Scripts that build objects
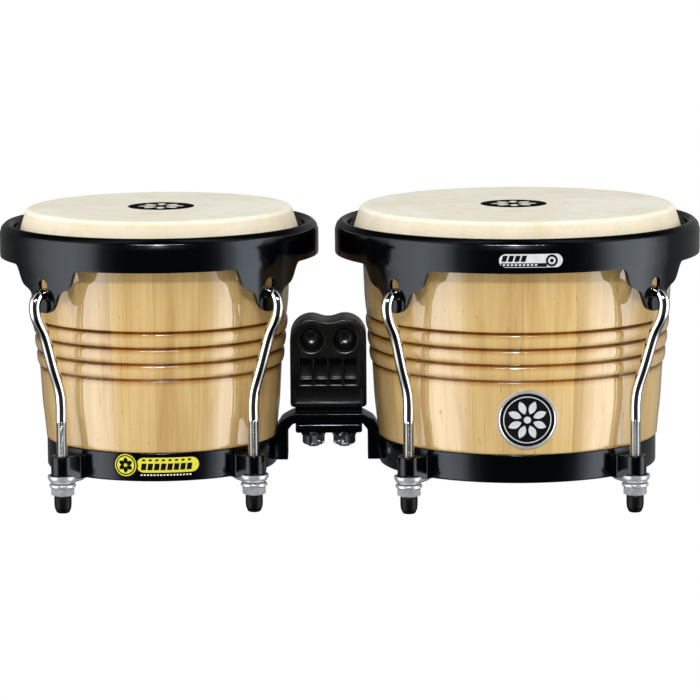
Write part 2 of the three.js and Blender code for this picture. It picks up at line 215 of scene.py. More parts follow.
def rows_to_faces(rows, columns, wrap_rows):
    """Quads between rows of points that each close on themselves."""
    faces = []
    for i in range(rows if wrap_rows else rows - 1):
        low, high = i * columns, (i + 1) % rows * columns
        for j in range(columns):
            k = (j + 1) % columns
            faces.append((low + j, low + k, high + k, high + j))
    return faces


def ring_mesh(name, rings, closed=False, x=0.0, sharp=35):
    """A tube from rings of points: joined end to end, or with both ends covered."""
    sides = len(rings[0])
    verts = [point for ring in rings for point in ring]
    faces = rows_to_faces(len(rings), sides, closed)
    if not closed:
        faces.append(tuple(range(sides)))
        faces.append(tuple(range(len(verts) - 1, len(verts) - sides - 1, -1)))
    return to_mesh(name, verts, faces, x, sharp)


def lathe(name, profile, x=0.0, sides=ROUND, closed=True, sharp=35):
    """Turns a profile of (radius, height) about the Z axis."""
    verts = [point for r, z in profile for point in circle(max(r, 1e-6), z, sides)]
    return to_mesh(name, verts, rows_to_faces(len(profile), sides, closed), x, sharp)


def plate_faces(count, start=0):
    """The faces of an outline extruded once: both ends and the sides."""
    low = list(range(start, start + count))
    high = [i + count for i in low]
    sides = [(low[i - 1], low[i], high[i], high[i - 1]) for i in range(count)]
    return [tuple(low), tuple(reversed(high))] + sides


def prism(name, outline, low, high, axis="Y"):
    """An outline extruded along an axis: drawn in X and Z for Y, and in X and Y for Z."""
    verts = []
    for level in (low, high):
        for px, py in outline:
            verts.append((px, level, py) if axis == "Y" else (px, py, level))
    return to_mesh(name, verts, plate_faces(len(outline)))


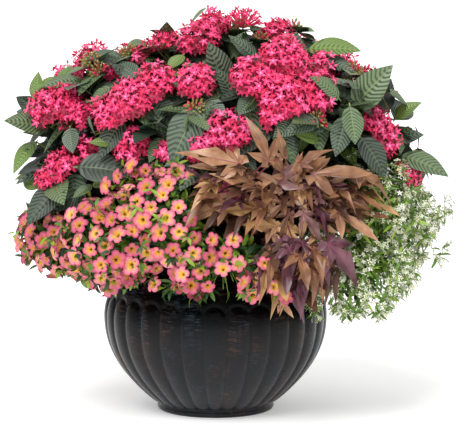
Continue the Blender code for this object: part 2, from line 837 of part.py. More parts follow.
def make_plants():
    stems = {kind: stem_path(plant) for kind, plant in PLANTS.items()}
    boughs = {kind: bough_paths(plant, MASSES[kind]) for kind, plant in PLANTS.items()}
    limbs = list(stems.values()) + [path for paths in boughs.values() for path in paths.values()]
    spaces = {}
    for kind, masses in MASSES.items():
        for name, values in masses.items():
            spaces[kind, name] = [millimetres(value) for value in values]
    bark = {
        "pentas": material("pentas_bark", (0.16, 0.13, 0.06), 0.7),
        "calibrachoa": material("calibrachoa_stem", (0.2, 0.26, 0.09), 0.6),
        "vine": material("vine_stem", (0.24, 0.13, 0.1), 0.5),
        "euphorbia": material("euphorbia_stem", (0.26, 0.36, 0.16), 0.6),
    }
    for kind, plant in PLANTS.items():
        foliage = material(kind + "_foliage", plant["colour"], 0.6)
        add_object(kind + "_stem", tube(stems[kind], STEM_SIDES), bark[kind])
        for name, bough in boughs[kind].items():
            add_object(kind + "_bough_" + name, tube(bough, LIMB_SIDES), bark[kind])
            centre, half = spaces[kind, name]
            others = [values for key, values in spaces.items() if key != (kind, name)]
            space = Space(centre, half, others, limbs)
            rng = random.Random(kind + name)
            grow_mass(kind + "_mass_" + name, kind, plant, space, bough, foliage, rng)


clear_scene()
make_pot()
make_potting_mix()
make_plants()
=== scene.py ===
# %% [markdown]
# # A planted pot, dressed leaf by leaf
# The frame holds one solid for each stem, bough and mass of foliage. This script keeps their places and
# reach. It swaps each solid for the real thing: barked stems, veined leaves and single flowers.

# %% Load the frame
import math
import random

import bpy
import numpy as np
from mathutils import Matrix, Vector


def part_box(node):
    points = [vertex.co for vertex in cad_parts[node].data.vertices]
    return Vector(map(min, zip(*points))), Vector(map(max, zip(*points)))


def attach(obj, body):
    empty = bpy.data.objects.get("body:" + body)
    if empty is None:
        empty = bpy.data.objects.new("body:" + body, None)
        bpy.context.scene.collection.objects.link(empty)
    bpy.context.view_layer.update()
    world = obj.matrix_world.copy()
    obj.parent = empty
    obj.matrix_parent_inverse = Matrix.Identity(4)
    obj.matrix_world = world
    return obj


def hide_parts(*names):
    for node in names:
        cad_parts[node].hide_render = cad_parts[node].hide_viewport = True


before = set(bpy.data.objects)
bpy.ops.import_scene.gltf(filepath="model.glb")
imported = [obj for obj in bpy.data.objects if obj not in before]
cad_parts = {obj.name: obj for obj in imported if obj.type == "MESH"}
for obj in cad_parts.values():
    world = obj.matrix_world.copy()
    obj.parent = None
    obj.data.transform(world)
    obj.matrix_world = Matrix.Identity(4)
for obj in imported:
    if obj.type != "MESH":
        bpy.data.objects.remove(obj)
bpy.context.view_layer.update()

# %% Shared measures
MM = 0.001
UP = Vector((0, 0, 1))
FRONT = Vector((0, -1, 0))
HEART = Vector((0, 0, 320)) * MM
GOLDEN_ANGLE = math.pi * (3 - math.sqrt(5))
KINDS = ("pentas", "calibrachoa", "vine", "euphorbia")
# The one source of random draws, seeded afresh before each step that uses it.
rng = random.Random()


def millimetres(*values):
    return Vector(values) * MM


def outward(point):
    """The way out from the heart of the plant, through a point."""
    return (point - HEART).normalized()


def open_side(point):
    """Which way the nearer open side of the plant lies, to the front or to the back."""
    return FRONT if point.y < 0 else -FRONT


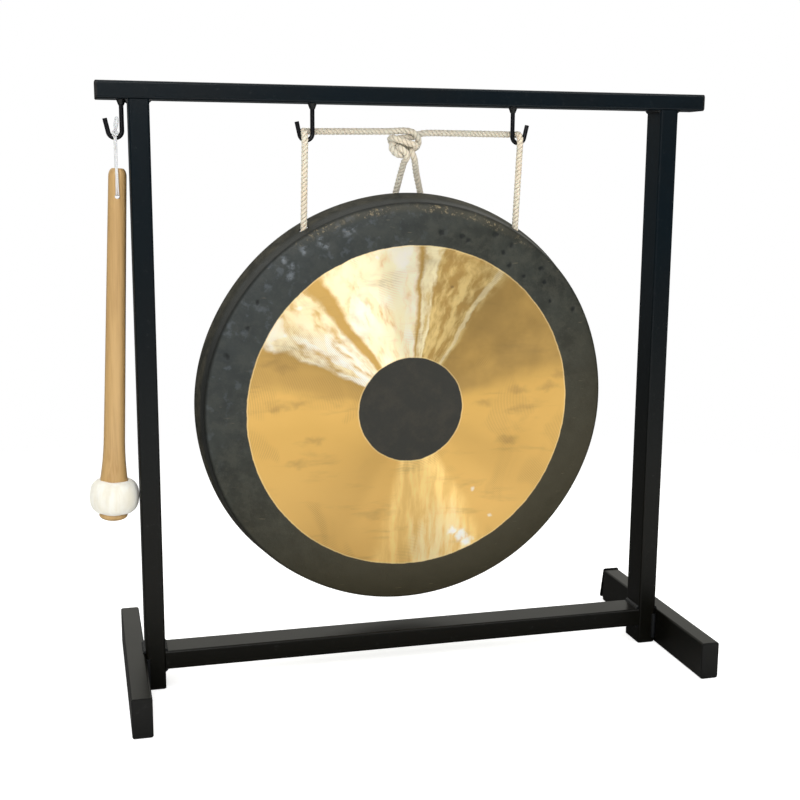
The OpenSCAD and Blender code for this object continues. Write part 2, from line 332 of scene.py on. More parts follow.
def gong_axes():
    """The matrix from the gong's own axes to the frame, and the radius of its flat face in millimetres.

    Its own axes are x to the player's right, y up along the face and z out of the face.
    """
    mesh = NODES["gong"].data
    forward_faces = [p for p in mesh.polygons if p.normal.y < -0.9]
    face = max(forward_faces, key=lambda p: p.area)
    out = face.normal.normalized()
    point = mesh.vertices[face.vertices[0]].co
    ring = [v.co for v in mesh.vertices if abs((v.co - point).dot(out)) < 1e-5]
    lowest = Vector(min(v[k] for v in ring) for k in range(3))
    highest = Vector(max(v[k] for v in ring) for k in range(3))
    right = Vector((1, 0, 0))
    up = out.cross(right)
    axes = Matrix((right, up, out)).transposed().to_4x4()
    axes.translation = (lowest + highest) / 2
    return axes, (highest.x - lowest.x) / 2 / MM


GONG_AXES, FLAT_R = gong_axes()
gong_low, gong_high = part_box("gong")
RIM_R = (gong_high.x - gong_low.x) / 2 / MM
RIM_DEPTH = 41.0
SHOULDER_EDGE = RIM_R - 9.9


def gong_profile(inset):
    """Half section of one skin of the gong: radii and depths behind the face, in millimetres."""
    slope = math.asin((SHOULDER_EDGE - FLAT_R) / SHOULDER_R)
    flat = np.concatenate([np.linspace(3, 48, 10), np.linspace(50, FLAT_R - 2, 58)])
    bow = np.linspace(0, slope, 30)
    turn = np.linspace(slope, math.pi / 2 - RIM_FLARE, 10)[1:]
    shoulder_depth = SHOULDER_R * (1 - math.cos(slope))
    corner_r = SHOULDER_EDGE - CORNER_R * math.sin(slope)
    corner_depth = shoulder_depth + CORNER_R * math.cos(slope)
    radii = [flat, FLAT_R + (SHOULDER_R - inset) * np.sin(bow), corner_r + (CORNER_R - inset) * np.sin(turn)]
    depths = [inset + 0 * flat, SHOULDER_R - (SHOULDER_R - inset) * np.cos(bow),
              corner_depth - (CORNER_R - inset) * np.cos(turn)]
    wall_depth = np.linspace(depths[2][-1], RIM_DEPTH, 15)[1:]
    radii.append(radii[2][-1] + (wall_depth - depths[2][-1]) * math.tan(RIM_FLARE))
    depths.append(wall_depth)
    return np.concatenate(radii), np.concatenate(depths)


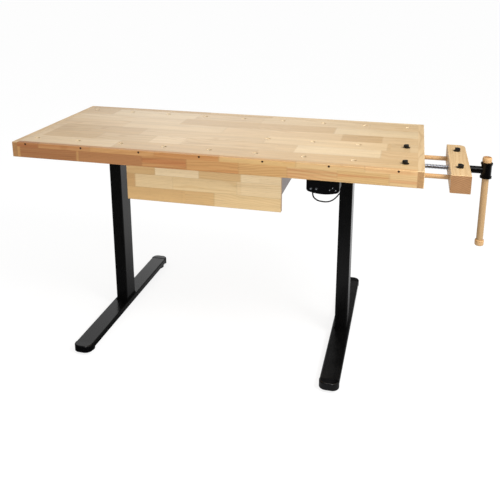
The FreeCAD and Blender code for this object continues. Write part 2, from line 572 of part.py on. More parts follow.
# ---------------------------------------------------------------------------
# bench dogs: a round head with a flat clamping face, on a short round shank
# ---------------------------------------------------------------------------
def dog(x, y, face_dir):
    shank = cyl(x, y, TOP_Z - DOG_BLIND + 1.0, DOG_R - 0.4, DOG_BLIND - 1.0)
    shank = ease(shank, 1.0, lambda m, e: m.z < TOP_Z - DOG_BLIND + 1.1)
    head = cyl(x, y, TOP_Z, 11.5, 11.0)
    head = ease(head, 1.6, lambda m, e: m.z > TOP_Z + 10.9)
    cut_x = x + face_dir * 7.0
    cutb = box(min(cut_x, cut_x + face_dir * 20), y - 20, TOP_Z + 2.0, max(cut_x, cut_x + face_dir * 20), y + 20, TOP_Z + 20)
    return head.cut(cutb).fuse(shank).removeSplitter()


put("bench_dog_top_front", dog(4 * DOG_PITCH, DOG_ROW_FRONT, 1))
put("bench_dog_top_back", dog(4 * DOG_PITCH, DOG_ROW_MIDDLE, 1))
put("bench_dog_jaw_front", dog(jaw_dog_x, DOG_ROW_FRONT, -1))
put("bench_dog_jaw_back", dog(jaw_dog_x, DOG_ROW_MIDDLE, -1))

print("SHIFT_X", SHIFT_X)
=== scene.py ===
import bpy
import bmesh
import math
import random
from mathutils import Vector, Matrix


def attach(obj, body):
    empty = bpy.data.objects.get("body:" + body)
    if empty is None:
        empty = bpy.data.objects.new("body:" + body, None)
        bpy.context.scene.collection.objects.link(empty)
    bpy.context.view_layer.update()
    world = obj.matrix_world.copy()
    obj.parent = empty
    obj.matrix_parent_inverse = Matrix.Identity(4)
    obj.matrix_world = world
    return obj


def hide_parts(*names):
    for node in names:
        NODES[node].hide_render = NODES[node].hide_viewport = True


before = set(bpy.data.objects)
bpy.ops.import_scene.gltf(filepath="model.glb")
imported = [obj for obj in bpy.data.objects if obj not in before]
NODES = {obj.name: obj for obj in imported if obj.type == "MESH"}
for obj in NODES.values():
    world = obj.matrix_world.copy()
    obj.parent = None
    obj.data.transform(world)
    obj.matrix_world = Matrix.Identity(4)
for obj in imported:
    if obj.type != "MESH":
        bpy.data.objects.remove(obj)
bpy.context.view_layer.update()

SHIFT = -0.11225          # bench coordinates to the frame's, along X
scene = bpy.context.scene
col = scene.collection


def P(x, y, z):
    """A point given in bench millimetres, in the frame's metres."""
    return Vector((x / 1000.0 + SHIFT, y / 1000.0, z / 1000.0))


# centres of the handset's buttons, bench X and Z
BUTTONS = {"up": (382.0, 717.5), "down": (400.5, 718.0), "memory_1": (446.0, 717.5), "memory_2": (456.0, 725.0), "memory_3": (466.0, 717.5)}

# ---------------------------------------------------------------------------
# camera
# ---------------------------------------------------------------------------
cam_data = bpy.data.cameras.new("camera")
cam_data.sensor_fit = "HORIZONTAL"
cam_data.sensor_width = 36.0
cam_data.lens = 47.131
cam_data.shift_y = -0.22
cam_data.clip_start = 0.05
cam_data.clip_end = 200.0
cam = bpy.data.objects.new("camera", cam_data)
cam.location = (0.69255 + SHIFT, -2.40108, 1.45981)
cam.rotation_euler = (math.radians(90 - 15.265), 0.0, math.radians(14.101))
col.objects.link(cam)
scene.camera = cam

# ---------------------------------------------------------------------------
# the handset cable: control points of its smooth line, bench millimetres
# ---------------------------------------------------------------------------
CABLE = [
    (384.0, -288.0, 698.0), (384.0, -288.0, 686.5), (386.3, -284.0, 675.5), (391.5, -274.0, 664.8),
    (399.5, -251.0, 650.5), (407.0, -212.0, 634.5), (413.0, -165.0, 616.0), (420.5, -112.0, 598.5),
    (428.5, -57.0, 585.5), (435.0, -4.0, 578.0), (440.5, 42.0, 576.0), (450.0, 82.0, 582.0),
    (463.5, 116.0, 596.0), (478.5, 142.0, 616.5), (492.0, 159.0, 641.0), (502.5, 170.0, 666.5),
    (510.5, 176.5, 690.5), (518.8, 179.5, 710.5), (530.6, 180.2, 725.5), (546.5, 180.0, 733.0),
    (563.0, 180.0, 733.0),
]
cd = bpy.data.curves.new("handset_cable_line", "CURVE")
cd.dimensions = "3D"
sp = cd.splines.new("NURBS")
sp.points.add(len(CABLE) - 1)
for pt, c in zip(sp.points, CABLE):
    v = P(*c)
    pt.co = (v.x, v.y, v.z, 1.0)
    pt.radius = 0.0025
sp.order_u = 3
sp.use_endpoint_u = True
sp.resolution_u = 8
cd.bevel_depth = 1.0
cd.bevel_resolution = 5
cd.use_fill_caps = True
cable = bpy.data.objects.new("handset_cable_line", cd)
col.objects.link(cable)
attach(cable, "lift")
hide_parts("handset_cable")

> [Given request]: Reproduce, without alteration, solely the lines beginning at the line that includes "DOG_PITCH, DOG_ROW_FRONT, 1))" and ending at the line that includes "return Vector((x /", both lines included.

> [Complete output]:
put("bench_dog_top_front", dog(4 * DOG_PITCH, DOG_ROW_FRONT, 1))
put("bench_dog_top_back", dog(4 * DOG_PITCH, DOG_ROW_MIDDLE, 1))
put("bench_dog_jaw_front", dog(jaw_dog_x, DOG_ROW_FRONT, -1))
put("bench_dog_jaw_back", dog(jaw_dog_x, DOG_ROW_MIDDLE, -1))

print("SHIFT_X", SHIFT_X)
=== scene.py ===
import bpy
import bmesh
import math
import random
from mathutils import Vector, Matrix


def attach(obj, body):
    empty = bpy.data.objects.get("body:" + body)
    if empty is None:
        empty = bpy.data.objects.new("body:" + body, None)
        bpy.context.scene.collection.objects.link(empty)
    bpy.context.view_layer.update()
    world = obj.matrix_world.copy()
    obj.parent = empty
    obj.matrix_parent_inverse = Matrix.Identity(4)
    obj.matrix_world = world
    return obj


def hide_parts(*names):
    for node in names:
        NODES[node].hide_render = NODES[node].hide_viewport = True


before = set(bpy.data.objects)
bpy.ops.import_scene.gltf(filepath="model.glb")
imported = [obj for obj in bpy.data.objects if obj not in before]
NODES = {obj.name: obj for obj in imported if obj.type == "MESH"}
for obj in NODES.values():
    world = obj.matrix_world.copy()
    obj.parent = None
    obj.data.transform(world)
    obj.matrix_world = Matrix.Identity(4)
for obj in imported:
    if obj.type != "MESH":
        bpy.data.objects.remove(obj)
bpy.context.view_layer.update()

SHIFT = -0.11225          # bench coordinates to the frame's, along X
scene = bpy.context.scene
col = scene.collection


def P(x, y, z):
    """A point given in bench millimetres, in the frame's metres."""
    return Vector((x / 1000.0 + SHIFT, y / 1000.0, z / 1000.0))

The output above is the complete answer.